» **WHAT YOU WILL DO**:
The data below needs to be returned exactly, line for line.

-*-*-

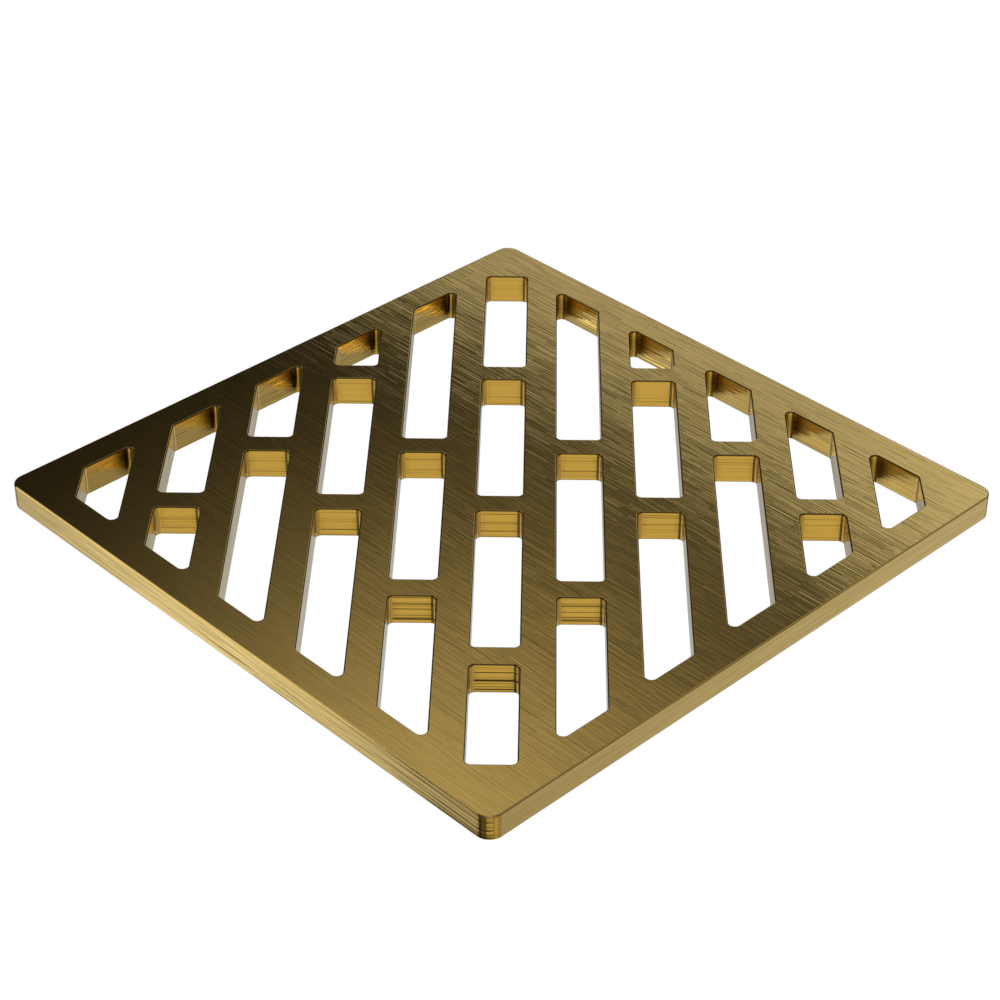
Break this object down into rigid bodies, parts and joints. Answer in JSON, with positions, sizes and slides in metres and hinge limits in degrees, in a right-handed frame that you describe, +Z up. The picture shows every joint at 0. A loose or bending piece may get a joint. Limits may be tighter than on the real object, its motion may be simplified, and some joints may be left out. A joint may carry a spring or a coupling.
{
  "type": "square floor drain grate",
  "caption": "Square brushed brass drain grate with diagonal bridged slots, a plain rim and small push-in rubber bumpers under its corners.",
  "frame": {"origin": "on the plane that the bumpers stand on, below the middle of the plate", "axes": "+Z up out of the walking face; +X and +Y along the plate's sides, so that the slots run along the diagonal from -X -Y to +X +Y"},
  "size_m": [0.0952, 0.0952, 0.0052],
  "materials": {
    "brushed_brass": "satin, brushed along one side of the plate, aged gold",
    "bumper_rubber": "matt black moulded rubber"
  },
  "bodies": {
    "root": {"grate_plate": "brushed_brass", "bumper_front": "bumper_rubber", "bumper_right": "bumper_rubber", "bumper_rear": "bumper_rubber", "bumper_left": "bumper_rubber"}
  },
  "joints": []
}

-*-*-

» **RESPONSE TO THIS TASK**:
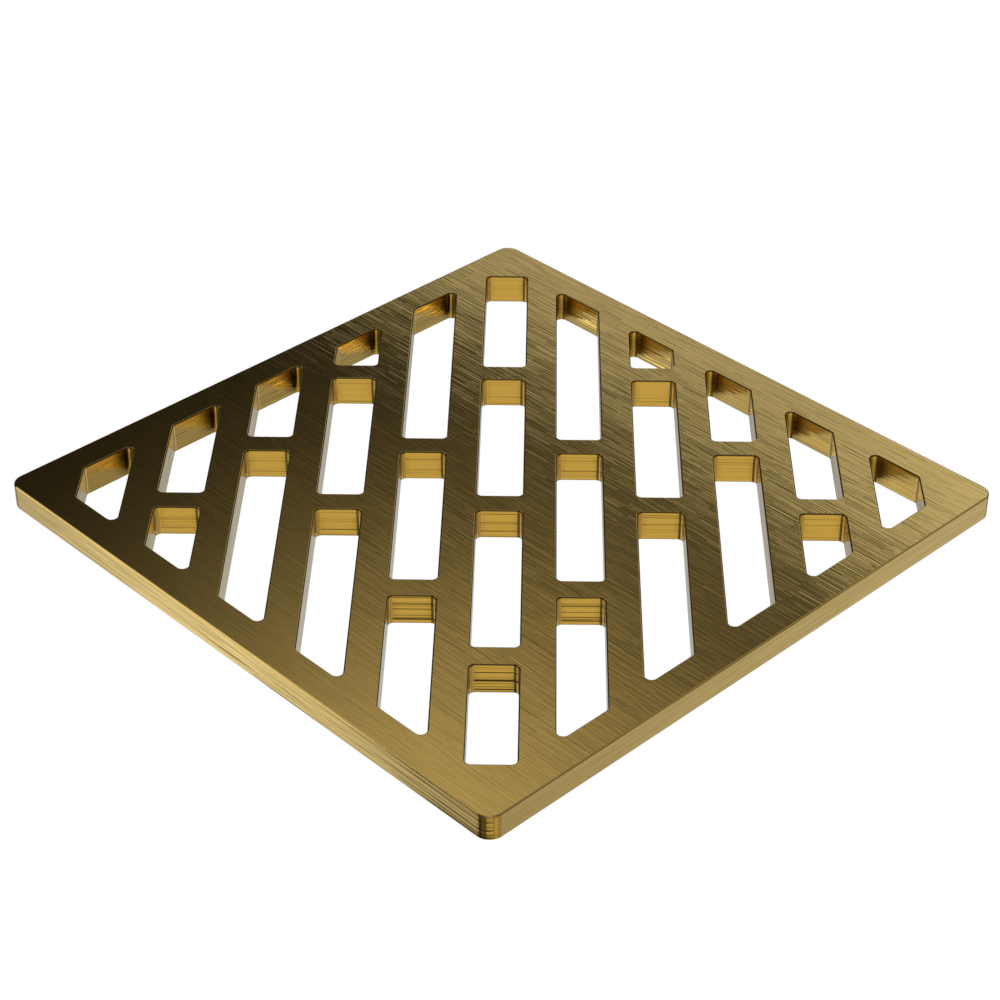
Break this object down into rigid bodies, parts and joints. Answer in JSON, with positions, sizes and slides in metres and hinge limits in degrees, in a right-handed frame that you describe, +Z up. The picture shows every joint at 0. A loose or bending piece may get a joint. Limits may be tighter than on the real object, its motion may be simplified, and some joints may be left out. A joint may carry a spring or a coupling.
{
  "type": "square floor drain grate",
  "caption": "Square brushed brass drain grate with diagonal bridged slots, a plain rim and small push-in rubber bumpers under its corners.",
  "frame": {"origin": "on the plane that the bumpers stand on, below the middle of the plate", "axes": "+Z up out of the walking face; +X and +Y along the plate's sides, so that the slots run along the diagonal from -X -Y to +X +Y"},
  "size_m": [0.0952, 0.0952, 0.0052],
  "materials": {
    "brushed_brass": "satin, brushed along one side of the plate, aged gold",
    "bumper_rubber": "matt black moulded rubber"
  },
  "bodies": {
    "root": {"grate_plate": "brushed_brass", "bumper_front": "bumper_rubber", "bumper_right": "bumper_rubber", "bumper_rear": "bumper_rubber", "bumper_left": "bumper_rubber"}
  },
  "joints": []
}